STATED EXERCISE:
Restate each of the lines given below, word for word.

── DATA SEGMENT

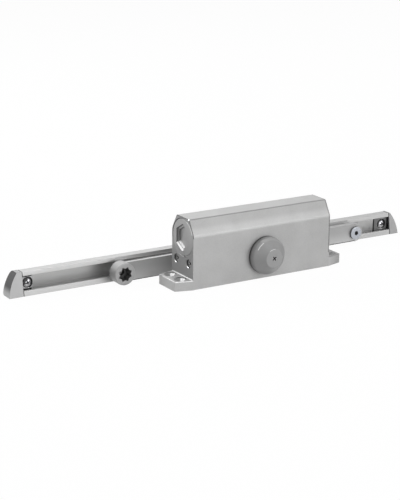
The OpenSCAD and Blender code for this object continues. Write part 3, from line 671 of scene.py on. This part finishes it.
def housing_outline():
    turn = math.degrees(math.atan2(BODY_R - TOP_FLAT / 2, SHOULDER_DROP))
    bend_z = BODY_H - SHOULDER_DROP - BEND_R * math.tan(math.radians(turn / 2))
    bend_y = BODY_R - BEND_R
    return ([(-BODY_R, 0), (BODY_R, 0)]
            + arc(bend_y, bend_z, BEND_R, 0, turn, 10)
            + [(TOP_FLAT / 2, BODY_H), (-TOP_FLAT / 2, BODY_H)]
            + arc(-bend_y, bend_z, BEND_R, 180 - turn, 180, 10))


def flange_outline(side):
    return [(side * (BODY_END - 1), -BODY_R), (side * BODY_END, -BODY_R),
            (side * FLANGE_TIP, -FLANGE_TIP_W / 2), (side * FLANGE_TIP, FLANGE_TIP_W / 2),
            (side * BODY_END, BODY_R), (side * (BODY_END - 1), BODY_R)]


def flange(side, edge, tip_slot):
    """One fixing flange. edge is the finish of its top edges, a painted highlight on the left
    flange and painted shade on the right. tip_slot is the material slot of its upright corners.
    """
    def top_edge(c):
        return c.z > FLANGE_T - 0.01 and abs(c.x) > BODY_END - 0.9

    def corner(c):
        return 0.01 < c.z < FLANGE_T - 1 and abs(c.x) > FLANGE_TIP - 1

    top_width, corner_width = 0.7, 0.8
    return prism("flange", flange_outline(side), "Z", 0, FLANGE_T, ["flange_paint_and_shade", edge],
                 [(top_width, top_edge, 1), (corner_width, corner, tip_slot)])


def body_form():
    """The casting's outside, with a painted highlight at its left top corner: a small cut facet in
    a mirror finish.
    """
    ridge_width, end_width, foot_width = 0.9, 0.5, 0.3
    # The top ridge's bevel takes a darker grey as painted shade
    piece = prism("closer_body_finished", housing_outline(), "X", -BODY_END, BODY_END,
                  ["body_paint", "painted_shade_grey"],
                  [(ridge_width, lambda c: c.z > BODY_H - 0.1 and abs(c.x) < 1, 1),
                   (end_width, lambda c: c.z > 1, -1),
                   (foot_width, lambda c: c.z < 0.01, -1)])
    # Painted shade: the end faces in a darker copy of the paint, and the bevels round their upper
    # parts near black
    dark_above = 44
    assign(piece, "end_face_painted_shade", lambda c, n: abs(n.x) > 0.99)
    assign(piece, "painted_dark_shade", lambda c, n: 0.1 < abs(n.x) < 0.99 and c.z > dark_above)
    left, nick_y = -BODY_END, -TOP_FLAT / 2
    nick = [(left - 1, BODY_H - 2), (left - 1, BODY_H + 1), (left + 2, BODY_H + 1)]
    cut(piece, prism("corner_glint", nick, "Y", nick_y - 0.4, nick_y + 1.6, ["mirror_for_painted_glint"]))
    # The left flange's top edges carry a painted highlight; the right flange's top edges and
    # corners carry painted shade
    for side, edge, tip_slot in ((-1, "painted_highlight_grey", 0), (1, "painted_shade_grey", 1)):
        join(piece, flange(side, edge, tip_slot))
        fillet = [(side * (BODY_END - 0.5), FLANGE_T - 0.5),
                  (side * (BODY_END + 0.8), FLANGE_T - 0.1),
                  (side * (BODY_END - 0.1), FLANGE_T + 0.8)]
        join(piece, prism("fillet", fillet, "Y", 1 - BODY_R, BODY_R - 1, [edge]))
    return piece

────

TASK ANSWER:
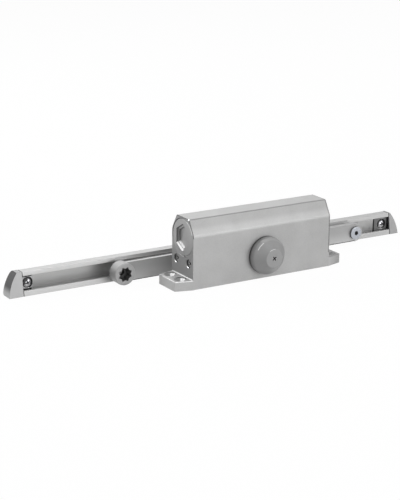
The OpenSCAD and Blender code for this object continues. Write part 3, from line 671 of scene.py on. This part finishes it.
def housing_outline():
    turn = math.degrees(math.atan2(BODY_R - TOP_FLAT / 2, SHOULDER_DROP))
    bend_z = BODY_H - SHOULDER_DROP - BEND_R * math.tan(math.radians(turn / 2))
    bend_y = BODY_R - BEND_R
    return ([(-BODY_R, 0), (BODY_R, 0)]
            + arc(bend_y, bend_z, BEND_R, 0, turn, 10)
            + [(TOP_FLAT / 2, BODY_H), (-TOP_FLAT / 2, BODY_H)]
            + arc(-bend_y, bend_z, BEND_R, 180 - turn, 180, 10))


def flange_outline(side):
    return [(side * (BODY_END - 1), -BODY_R), (side * BODY_END, -BODY_R),
            (side * FLANGE_TIP, -FLANGE_TIP_W / 2), (side * FLANGE_TIP, FLANGE_TIP_W / 2),
            (side * BODY_END, BODY_R), (side * (BODY_END - 1), BODY_R)]


def flange(side, edge, tip_slot):
    """One fixing flange. edge is the finish of its top edges, a painted highlight on the left
    flange and painted shade on the right. tip_slot is the material slot of its upright corners.
    """
    def top_edge(c):
        return c.z > FLANGE_T - 0.01 and abs(c.x) > BODY_END - 0.9

    def corner(c):
        return 0.01 < c.z < FLANGE_T - 1 and abs(c.x) > FLANGE_TIP - 1

    top_width, corner_width = 0.7, 0.8
    return prism("flange", flange_outline(side), "Z", 0, FLANGE_T, ["flange_paint_and_shade", edge],
                 [(top_width, top_edge, 1), (corner_width, corner, tip_slot)])


def body_form():
    """The casting's outside, with a painted highlight at its left top corner: a small cut facet in
    a mirror finish.
    """
    ridge_width, end_width, foot_width = 0.9, 0.5, 0.3
    # The top ridge's bevel takes a darker grey as painted shade
    piece = prism("closer_body_finished", housing_outline(), "X", -BODY_END, BODY_END,
                  ["body_paint", "painted_shade_grey"],
                  [(ridge_width, lambda c: c.z > BODY_H - 0.1 and abs(c.x) < 1, 1),
                   (end_width, lambda c: c.z > 1, -1),
                   (foot_width, lambda c: c.z < 0.01, -1)])
    # Painted shade: the end faces in a darker copy of the paint, and the bevels round their upper
    # parts near black
    dark_above = 44
    assign(piece, "end_face_painted_shade", lambda c, n: abs(n.x) > 0.99)
    assign(piece, "painted_dark_shade", lambda c, n: 0.1 < abs(n.x) < 0.99 and c.z > dark_above)
    left, nick_y = -BODY_END, -TOP_FLAT / 2
    nick = [(left - 1, BODY_H - 2), (left - 1, BODY_H + 1), (left + 2, BODY_H + 1)]
    cut(piece, prism("corner_glint", nick, "Y", nick_y - 0.4, nick_y + 1.6, ["mirror_for_painted_glint"]))
    # The left flange's top edges carry a painted highlight; the right flange's top edges and
    # corners carry painted shade
    for side, edge, tip_slot in ((-1, "painted_highlight_grey", 0), (1, "painted_shade_grey", 1)):
        join(piece, flange(side, edge, tip_slot))
        fillet = [(side * (BODY_END - 0.5), FLANGE_T - 0.5),
                  (side * (BODY_END + 0.8), FLANGE_T - 0.1),
                  (side * (BODY_END - 0.1), FLANGE_T + 0.8)]
        join(piece, prism("fillet", fillet, "Y", 1 - BODY_R, BODY_R - 1, [edge]))
    return piece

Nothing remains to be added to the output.